While lessees in other bankruptcy proceedings have advanced various other objections to TIA claims, Delta Air Lines and Northwest Airlines had introduced objections specifically targeted at the application of the exclusionary provision of the lease. The Second Circuit decision thus stands as a clear win for owner participants, as it undeniably confirms (at least in that Circuit) the owner participants' right to recover ratably for their claim along with other unsecured creditors. Of course, despite the decision, it is still best practice for owner participants to use the words "paid in full Stipulated Loss Value such that the owner participant is paid in full the amount that would otherwise be due and owing from the lessee under the TIA" when drafting the exclusionary provisions in leverage lease documents.

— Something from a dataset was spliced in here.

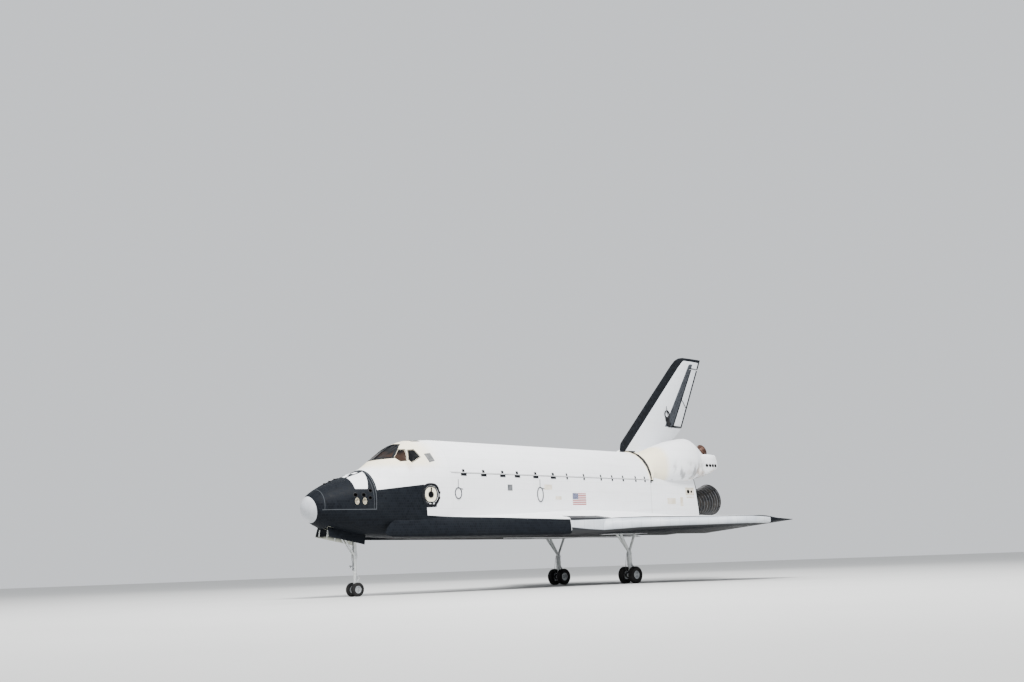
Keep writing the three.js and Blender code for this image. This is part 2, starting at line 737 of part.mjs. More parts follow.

In the wake of the decision, a variety of companies have traded and monetized their Delta TIA claims. Beyond the immediate implications of the decision on owner participants in the Delta bankruptcy is the impact the Second Circuit decision will have on negotiations of settlements between the debtor and the lessee over lease rejection damages. Delta had reached a settlement with its debtholders regarding such damages and, as part of its argument to the court, had asserted that recovery by the owner participants would result in Delta having to make duplicative payments. The Second Circuit equally rejected this motion, writing "to the extent that this is true, it is Delta's own fault: the problem exists because Delta (and the creditors' committee) agreed ... to pay the Indenture Trustees more than they were entitled to—namely, their share and the Owner Participants'."
In the future, this holding may either reduce debtholders' recovery or impede settlement as lessees will be concerned that on top of paying the debtholders' claims for SLV (one part of which comprises the owner participant's tax indemnity claim)—rarely in bankruptcy or settlement context to be paid in full—they will need to pay the owner participant pursuant to the TIA.